TSO changes overdue
I doubt there has ever been a better (or worse) case of unforeseen consequences that the former Telecom Kiwishare, now known as the Telecommunications Service Obligation.
It had the best of motivations – to protect rural New Zealanders whose phone lines could be deemed uneconomic by requiring Telecom to still provide them with flat rate local calling at at an inflation adjusted price cap.
The first failure has been the price cap. The cost of telecommunications has dropped massively over two decades. But guess what happens if you have a law that says Telecom can increase line rentals by no more than the rate of inflation. Well not only do they not drop prices, almost every year without fail they increase line rentals by the rate of inflation. A price cap becomes a price target.
The second failure was its effect on competition. It not only kept competitors from offering services to rural NZ, it made them fund Telecom for its so called “uneconomic” customers. Tens of millions of dollars went from struggling competitors into Telecom.
So after years of discussion, we’ve finally had decisions to make changes, by Steven Joyce. They are:
Currently Telecom receives approximately $70 million per annum largely to compensate it for supplying local service to rural customers. This money is sourced from the industry via the TSO levy which is paid by market participants (including Telecom which contributes approximately 70%) on a market share basis.
Mr Joyce says he is concerned by the lack of transparency around where this money is spent and whether rural customers are benefiting from it.
“The existing TSO levy has been in place since 2001 and has been a source of considerable controversy within the industry. A recent review of the TSO had identified that the current methodology for assessing how much the TSO commitment was costing Telecom a year was flawed.
The current TSO levy methodology counts the costs Telecom incurs but does not include the full range of benefits Telecom derives from the TSO.
The government is proposing to change the methodology for how much Telecom is compensated for uneconomic customers. By counting both the costs and the benefits of the TSO it is likely that the TSO levy will reduce to zero for the foreseeable future.”
The non inclusion of benefits was a cause of considerable angst for the competitors who paid $21 million a year to Telecom. This decision has near universal support.
However the telcos are not getting to keep all the money they used to pay:
“We’re proposing to fund the $300 million rural initiative through a combination of direct government funding and revenue from a more transparent and effective industry levy than the current TSO levy.”
The government will provide a direct contribution of $48 million and further interim funding of up to $52 million. The remaining funding will be sourced by replacing the existing TSO industry funding with a more transparent contestable industry-wide mechanism that focuses on developing rural telecommunications.
The new telecommunications development levy to replace the TSO levy would look to recover around $50 million per annum over the next six years – about $20 million less than is currently the case.
“When the government tenders for the provision of rural broadband it will be an open and competitive process, with full transparency on where the money is spent,” says Mr Joyce.
So around 70% of the old levy will still be collected, and used to fund rural broadband. This part is less than popular with the telcos, but very popular with Federated Farmers.
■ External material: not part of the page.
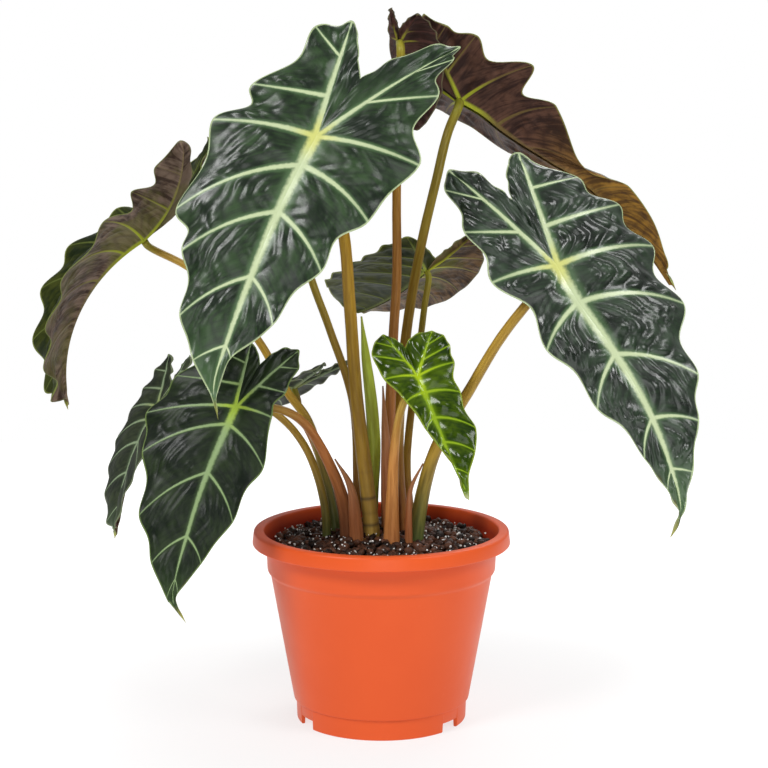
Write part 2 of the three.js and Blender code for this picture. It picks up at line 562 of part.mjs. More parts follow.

A more purist model would be to have the Government fund rural broadband development directly (if one accepts there is an economic gain in doing so), but the model announces is quite cunning because competing telcos are still pretty happy to be funding $15 million a year to a fund which is contestable and will actually increase broadband infrastructure, than $21 million a year to Telecom merely to maintain the status quo.
Telecom of course does not do so well as it used to collect $21 million for doing basically nothing, and paid $49 million to itself for the same thing. It will now pay around $35 million to the Government for the contestable fund. Some consolation to Telecom, is that they are in the best position to win most of the tenders for using the funds.
The Herald reports:
Vodafone chief executive Russell Stanners said it was time for reform of the TSO.
“The TSO regulation was introduced with the best intentions but has become a millstone around the neck of the industry.”
Telecom said it had been part of an industry-wide push to secure reform of TSO arrangements.
“This reform is long overdue and needs to be based on principles of contestability, transparency and technology neutrality,” Telecom chief executive Paul Reynolds said.
“It is equally important that any subsidies applied to fund services to uneconomic customers are borne equally by all consumers, and not just Telecom’s.”
Federated Farmers welcomed the plan but said it was approaching it cautiously until more details were known.
Pretty much everyone agreed on the need for reform, and most will say this is going in the right direction.
The Telecommunications Industry Group (TIG) said the plan amounted to a $252 million industry tax.
“The Government has just replaced one form of taxation with another, in an industry where prices are dropping, margins are tight and customer expectations are increasing,” said TIG chief executive Rob Spray.
They are right, except of course it is replacing what was an even higher $350 million industry tax. It is a move in the right direction with both a dropping of the amount levied, and a change in what it is used for.
Economist blog Progressive Turmoil, blogs favourably on the decision, and has a neat little graph too.